## PROBLEM DESCRIPTION
Copy every line of the following data that includes the string "with".

Start DATASET RECORDS

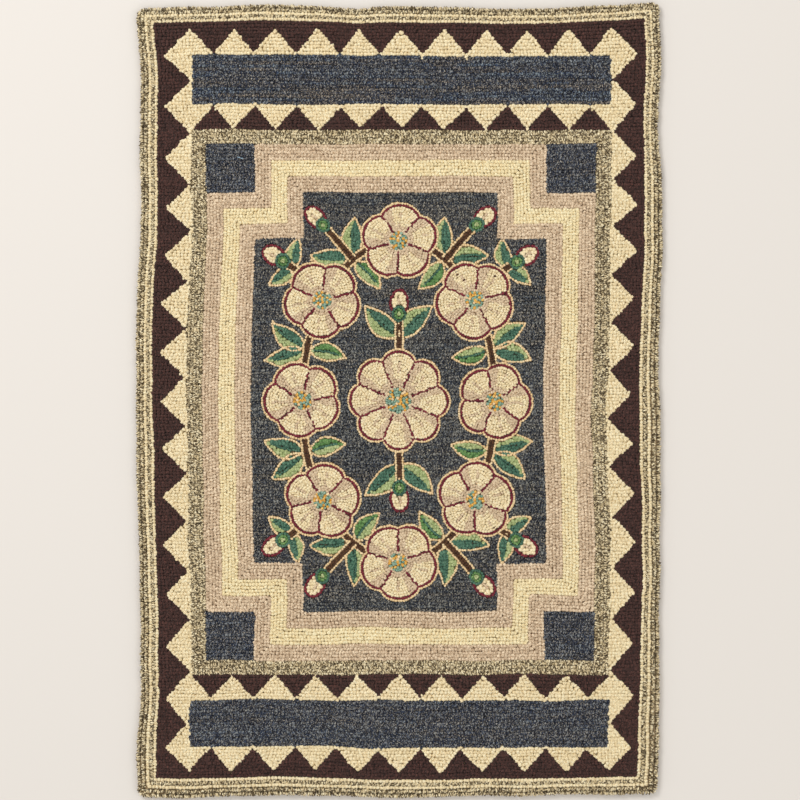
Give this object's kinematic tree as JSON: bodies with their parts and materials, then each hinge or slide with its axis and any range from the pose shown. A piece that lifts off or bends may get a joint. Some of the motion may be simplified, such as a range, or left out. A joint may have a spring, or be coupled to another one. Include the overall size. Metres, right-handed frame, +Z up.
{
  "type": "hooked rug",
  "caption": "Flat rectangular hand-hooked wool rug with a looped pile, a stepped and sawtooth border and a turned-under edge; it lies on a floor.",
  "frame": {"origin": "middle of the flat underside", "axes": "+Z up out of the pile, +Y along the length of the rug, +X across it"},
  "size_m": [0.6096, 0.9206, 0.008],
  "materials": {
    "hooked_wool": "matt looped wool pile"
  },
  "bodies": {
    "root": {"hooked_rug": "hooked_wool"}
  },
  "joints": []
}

End DATASET RECORDS
Start DATASET RECORDS

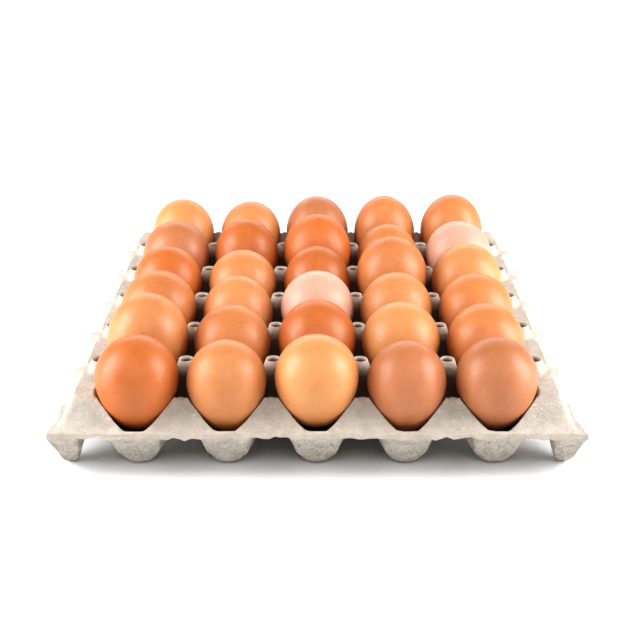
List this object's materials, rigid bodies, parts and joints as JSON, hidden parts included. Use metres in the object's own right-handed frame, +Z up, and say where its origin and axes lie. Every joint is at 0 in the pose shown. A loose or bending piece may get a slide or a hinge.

End DATASET RECORDS

## WRITTEN RESPONSE
Give this object's kinematic tree as JSON: bodies with their parts and materials, then each hinge or slide with its axis and any range from the pose shown. A piece that lifts off or bends may get a joint. Some of the motion may be simplified, such as a range, or left out. A joint may have a spring, or be coupled to another one. Include the overall size. Metres, right-handed frame, +Z up.
  "caption": "Flat rectangular hand-hooked wool rug with a looped pile, a stepped and sawtooth border and a turned-under edge; it lies on a floor.",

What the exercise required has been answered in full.